— Begin —
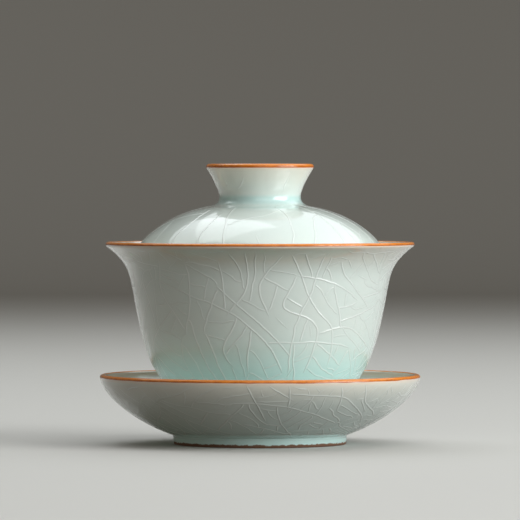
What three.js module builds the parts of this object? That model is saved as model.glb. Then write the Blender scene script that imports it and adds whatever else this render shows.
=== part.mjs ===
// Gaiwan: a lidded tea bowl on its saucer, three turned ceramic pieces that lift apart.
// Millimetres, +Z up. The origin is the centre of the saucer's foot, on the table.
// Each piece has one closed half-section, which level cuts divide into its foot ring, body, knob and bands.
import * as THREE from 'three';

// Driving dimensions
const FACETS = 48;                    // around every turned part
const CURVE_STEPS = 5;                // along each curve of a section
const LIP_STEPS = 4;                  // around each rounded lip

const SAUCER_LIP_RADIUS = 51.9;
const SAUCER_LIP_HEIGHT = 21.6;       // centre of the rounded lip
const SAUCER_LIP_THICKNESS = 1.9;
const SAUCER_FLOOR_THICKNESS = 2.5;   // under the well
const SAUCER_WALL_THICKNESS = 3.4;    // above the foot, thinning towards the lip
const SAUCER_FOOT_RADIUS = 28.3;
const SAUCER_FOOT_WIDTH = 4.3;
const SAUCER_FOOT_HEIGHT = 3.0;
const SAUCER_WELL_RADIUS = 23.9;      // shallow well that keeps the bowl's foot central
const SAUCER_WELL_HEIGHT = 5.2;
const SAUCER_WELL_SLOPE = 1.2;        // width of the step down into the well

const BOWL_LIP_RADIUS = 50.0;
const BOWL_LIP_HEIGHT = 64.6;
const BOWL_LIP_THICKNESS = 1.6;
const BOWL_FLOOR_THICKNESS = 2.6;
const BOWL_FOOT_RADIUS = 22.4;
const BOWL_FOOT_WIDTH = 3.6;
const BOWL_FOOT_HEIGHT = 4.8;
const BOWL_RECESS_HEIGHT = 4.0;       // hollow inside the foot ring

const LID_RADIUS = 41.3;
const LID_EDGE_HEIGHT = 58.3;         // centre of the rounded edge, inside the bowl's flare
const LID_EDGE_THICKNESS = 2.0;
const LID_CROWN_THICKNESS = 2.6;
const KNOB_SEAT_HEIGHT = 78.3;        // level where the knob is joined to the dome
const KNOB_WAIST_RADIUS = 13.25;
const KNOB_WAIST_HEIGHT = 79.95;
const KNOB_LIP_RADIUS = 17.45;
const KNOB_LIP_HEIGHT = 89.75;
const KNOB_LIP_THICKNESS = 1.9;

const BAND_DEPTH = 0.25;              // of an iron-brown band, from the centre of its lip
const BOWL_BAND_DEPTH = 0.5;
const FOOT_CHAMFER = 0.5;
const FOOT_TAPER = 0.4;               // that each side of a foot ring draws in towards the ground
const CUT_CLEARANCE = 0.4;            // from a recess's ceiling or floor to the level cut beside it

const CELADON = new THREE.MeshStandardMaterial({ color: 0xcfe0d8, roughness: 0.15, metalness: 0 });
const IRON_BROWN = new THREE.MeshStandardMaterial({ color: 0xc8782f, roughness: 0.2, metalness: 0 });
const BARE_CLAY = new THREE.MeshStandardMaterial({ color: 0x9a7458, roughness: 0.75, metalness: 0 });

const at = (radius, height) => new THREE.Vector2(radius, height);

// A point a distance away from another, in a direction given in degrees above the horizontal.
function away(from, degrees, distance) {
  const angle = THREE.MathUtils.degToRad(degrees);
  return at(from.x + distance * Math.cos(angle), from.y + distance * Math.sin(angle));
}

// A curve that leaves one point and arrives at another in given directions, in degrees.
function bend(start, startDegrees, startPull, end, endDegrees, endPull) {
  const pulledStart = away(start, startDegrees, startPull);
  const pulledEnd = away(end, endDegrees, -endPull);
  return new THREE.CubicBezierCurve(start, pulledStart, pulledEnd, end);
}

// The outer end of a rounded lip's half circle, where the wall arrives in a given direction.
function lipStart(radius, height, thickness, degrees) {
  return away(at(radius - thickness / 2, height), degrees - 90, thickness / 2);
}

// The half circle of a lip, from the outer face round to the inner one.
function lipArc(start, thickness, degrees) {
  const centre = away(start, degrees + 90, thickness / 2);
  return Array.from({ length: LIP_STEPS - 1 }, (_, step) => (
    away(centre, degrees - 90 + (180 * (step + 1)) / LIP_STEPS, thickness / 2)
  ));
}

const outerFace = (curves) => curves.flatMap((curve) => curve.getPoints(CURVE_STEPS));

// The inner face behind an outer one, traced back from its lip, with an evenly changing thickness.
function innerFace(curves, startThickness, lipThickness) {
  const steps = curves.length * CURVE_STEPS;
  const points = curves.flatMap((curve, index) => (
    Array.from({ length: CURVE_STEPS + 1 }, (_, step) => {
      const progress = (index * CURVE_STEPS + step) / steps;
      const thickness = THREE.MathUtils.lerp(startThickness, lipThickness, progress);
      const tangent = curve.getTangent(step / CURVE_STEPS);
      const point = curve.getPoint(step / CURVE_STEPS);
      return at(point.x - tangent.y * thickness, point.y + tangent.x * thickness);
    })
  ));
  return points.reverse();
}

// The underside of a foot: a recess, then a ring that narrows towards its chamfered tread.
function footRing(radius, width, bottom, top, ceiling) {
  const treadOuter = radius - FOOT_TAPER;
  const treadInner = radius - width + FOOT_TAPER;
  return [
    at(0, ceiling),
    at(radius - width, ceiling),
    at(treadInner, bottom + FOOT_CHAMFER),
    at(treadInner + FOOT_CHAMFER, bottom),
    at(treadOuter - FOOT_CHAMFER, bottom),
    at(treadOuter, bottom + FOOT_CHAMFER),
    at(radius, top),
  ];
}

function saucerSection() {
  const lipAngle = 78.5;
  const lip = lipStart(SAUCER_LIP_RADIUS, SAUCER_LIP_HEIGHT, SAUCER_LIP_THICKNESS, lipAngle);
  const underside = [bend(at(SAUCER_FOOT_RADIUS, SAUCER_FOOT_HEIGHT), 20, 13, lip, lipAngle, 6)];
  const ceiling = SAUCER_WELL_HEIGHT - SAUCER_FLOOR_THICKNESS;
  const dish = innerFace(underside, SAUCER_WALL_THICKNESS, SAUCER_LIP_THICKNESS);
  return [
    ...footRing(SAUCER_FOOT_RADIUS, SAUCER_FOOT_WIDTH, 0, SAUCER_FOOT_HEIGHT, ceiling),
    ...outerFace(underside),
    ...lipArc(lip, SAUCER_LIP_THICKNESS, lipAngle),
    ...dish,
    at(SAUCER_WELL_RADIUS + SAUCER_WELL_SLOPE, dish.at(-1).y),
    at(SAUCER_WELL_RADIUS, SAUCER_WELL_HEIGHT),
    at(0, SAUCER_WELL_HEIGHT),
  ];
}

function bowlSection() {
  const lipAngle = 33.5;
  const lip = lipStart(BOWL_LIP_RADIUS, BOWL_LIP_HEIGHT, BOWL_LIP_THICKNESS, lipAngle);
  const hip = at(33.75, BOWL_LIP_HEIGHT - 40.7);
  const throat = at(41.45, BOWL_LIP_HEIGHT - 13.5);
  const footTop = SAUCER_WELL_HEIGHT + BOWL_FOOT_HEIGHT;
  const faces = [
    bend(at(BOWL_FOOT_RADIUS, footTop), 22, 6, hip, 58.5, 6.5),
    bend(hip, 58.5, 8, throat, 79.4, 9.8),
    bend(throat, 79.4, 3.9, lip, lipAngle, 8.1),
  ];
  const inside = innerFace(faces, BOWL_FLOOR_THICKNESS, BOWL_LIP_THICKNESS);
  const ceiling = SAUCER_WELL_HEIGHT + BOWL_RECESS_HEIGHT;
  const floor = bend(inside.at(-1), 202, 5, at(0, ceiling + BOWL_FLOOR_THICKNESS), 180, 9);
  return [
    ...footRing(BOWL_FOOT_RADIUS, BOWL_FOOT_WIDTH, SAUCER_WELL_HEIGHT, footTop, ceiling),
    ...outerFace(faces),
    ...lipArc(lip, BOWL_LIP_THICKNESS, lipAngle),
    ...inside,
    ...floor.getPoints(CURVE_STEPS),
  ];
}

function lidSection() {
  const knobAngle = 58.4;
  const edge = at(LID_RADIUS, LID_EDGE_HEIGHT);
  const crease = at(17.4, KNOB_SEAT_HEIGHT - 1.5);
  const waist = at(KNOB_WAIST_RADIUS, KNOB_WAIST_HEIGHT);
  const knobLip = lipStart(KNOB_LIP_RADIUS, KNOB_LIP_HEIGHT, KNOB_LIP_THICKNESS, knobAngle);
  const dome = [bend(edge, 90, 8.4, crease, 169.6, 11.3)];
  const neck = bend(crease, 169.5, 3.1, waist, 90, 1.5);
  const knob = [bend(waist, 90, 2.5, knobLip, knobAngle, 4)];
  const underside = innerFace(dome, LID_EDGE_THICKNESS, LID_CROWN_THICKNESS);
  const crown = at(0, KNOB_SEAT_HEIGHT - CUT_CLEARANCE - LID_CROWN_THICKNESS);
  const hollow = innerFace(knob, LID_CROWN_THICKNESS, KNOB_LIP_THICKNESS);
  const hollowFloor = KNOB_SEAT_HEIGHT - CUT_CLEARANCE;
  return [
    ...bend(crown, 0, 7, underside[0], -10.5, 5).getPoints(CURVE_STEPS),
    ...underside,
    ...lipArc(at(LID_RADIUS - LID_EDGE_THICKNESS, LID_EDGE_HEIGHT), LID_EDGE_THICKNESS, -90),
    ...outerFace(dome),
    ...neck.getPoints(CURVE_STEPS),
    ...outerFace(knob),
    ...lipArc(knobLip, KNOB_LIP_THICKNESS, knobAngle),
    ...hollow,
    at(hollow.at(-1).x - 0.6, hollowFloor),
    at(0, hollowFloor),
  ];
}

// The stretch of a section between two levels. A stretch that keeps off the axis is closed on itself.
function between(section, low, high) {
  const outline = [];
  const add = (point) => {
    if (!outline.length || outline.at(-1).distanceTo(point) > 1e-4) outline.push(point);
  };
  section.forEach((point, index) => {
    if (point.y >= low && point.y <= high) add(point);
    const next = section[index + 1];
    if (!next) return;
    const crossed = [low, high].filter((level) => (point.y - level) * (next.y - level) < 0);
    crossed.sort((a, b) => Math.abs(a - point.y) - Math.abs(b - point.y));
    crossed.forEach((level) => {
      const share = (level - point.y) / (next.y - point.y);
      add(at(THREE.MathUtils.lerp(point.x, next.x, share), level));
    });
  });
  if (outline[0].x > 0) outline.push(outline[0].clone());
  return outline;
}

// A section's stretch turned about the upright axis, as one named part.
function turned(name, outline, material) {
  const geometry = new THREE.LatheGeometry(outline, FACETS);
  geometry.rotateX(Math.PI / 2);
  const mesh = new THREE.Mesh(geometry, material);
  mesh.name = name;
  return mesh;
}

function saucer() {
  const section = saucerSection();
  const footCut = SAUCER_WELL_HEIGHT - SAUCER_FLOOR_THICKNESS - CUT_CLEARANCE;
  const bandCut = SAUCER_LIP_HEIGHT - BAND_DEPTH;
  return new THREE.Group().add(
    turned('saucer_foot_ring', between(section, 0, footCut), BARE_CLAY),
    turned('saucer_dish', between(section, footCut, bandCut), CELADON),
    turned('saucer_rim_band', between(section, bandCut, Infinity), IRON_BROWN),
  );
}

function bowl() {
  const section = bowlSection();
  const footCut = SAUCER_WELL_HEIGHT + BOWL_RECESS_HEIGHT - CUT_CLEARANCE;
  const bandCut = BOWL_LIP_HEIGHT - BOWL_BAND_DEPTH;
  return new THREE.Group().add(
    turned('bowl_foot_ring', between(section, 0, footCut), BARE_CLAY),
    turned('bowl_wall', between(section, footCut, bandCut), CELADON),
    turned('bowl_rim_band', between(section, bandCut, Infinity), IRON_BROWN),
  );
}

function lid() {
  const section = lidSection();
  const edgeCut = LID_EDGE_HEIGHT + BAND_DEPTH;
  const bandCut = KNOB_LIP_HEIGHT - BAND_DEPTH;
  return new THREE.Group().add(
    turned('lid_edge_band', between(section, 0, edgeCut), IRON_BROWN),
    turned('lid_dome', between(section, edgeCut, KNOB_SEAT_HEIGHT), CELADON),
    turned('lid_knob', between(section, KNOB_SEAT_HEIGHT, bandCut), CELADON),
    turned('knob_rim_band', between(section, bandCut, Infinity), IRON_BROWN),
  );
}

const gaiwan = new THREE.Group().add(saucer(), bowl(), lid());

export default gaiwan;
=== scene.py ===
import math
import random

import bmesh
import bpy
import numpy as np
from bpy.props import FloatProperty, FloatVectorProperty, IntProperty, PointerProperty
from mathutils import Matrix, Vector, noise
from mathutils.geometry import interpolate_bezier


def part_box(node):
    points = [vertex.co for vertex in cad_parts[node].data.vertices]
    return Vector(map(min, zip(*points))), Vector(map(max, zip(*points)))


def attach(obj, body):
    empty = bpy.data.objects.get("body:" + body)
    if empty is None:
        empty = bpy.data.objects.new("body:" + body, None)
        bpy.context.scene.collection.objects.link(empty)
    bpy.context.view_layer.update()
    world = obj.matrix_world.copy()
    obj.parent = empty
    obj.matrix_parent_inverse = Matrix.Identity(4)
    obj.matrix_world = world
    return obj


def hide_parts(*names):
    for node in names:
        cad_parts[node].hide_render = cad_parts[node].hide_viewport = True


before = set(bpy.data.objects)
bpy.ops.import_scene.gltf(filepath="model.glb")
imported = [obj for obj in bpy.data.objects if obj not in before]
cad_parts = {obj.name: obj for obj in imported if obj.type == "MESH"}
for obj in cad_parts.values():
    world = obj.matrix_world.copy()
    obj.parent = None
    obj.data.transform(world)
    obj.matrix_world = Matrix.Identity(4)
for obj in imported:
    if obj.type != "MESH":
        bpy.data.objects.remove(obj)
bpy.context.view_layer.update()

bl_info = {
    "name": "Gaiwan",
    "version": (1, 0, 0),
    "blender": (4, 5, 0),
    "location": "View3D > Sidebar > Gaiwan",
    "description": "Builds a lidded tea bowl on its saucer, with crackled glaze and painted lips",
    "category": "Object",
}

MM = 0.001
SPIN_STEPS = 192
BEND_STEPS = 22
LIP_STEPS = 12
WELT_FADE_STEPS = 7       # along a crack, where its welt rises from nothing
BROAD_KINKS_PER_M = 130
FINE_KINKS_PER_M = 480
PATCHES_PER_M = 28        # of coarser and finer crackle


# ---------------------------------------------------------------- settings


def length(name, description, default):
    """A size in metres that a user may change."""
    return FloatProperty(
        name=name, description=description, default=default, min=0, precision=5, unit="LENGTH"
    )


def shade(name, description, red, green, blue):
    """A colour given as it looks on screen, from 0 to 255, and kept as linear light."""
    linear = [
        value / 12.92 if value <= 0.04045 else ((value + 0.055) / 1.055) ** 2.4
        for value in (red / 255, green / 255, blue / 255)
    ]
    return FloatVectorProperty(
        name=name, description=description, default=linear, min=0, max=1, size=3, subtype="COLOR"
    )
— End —
__Instruction__: Exactly the lines from the line with "const bandCut = KNOB_LIP_HEIGHT" to the line with "bpy.context.scene.collection.objects.link(empty)", both included, are to be extracted, and no others.

__Completed exercise__:
  const bandCut = KNOB_LIP_HEIGHT - BAND_DEPTH;
  return new THREE.Group().add(
    turned('lid_edge_band', between(section, 0, edgeCut), IRON_BROWN),
    turned('lid_dome', between(section, edgeCut, KNOB_SEAT_HEIGHT), CELADON),
    turned('lid_knob', between(section, KNOB_SEAT_HEIGHT, bandCut), CELADON),
    turned('knob_rim_band', between(section, bandCut, Infinity), IRON_BROWN),
  );
}

const gaiwan = new THREE.Group().add(saucer(), bowl(), lid());

export default gaiwan;
=== scene.py ===
import math
import random

import bmesh
import bpy
import numpy as np
from bpy.props import FloatProperty, FloatVectorProperty, IntProperty, PointerProperty
from mathutils import Matrix, Vector, noise
from mathutils.geometry import interpolate_bezier


def part_box(node):
    points = [vertex.co for vertex in cad_parts[node].data.vertices]
    return Vector(map(min, zip(*points))), Vector(map(max, zip(*points)))


def attach(obj, body):
    empty = bpy.data.objects.get("body:" + body)
    if empty is None:
        empty = bpy.data.objects.new("body:" + body, None)
        bpy.context.scene.collection.objects.link(empty)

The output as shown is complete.